● TO BE DONE: Return every line of the data below that includes the string "scene".

● DATASET EXCERPT:

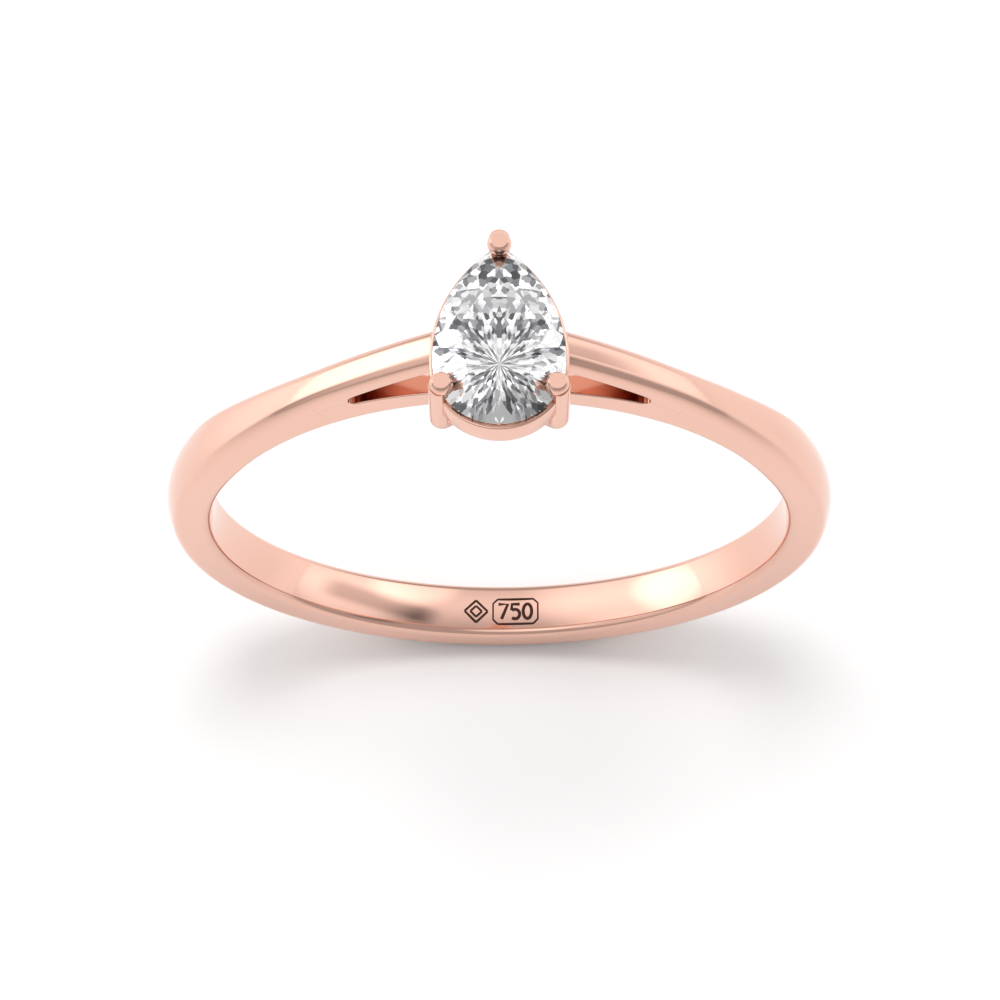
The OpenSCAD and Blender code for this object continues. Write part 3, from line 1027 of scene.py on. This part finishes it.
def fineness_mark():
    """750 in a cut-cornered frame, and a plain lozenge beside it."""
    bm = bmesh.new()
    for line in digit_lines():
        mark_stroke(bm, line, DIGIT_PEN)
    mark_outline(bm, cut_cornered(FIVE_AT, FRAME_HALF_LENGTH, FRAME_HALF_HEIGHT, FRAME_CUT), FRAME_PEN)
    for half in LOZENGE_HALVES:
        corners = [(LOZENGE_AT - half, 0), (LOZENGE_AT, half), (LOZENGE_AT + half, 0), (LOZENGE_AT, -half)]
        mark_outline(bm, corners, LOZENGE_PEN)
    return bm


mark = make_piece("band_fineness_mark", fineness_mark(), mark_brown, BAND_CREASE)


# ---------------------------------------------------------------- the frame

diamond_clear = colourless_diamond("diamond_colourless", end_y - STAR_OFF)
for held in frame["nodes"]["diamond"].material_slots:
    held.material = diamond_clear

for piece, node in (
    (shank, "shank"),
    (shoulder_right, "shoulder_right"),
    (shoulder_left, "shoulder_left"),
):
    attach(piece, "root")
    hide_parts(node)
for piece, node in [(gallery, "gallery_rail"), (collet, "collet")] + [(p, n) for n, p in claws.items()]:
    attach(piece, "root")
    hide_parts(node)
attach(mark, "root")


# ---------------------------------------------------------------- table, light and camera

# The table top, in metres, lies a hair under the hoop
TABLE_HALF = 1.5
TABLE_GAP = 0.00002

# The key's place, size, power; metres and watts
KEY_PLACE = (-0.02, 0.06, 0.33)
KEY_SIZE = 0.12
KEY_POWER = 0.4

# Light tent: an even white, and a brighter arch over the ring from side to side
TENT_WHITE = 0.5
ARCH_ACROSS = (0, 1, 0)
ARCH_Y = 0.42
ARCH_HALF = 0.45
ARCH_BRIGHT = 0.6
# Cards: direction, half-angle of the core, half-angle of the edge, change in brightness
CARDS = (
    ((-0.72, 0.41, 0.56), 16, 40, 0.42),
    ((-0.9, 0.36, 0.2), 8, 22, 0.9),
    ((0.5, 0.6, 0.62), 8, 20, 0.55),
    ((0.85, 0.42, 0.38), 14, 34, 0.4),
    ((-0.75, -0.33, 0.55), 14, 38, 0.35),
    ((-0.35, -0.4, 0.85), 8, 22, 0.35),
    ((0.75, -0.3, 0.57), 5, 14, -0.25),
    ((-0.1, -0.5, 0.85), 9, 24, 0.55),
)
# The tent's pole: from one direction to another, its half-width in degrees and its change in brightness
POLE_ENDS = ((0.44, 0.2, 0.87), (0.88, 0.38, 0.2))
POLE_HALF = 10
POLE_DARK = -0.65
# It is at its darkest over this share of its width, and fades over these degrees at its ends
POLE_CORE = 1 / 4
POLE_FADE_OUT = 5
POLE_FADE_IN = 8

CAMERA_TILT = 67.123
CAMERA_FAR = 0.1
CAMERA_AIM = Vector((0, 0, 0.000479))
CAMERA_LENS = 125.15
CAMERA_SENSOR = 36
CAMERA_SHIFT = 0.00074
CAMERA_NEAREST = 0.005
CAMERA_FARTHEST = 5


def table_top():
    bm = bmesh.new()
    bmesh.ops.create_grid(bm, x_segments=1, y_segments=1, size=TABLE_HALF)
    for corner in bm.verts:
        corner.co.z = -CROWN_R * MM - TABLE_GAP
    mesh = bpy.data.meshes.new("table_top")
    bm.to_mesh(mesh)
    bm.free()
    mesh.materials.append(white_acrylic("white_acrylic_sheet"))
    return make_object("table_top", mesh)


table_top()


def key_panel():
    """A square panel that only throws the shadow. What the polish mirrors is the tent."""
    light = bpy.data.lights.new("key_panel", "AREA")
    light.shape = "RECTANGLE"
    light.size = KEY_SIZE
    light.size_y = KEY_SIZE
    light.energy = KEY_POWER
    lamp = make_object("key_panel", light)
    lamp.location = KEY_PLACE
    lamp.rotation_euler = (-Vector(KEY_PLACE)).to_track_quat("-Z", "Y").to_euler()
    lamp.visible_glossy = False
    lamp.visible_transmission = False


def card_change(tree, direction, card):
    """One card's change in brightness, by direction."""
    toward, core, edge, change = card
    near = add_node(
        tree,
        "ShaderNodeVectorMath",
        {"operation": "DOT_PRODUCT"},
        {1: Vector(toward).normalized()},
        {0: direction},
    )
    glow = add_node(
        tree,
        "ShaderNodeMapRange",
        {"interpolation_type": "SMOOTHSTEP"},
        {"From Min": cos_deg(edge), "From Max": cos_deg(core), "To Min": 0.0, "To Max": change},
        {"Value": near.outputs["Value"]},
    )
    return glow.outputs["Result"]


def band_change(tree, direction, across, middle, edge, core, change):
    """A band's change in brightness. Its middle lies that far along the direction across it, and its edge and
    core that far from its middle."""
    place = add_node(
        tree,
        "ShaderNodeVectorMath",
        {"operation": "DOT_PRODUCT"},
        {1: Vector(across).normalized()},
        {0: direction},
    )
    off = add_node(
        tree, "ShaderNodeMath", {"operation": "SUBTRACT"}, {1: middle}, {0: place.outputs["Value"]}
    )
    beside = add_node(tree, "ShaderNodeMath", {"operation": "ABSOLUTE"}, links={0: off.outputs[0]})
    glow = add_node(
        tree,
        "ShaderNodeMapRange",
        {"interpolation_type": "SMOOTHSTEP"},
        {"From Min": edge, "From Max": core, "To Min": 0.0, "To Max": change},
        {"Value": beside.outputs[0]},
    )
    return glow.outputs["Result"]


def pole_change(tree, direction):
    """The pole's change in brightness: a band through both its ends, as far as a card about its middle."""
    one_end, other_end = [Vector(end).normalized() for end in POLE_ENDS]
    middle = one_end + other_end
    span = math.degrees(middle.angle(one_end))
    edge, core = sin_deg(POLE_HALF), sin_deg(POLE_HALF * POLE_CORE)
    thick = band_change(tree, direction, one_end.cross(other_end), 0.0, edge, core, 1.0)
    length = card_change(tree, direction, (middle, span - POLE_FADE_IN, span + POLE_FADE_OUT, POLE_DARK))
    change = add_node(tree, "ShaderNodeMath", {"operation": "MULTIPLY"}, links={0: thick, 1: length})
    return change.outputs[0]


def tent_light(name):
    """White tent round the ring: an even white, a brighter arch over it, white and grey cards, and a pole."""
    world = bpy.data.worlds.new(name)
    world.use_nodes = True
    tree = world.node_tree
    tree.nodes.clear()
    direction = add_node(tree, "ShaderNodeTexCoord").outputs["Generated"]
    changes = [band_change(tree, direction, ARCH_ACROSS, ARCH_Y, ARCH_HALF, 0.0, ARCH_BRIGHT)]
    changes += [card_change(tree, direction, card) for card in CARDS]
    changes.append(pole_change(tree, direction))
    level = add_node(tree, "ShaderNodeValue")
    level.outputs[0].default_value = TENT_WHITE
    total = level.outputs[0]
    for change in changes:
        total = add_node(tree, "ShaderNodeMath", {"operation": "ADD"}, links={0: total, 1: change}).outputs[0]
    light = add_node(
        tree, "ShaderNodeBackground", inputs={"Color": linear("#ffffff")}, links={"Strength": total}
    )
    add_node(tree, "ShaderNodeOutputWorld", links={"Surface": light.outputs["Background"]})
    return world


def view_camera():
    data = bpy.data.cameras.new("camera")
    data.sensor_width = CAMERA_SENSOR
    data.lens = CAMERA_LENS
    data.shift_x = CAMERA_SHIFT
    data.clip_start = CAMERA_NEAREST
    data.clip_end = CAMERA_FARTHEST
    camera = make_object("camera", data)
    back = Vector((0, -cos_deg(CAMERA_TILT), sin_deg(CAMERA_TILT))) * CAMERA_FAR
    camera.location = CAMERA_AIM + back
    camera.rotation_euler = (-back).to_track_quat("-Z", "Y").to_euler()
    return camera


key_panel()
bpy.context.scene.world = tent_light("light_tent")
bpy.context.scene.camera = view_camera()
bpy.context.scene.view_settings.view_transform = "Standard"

● WRITTEN ANSWER:
The OpenSCAD and Blender code for this object continues. Write part 3, from line 1027 of scene.py on. This part finishes it.
bpy.context.scene.world = tent_light("light_tent")
bpy.context.scene.camera = view_camera()
bpy.context.scene.view_settings.view_transform = "Standard"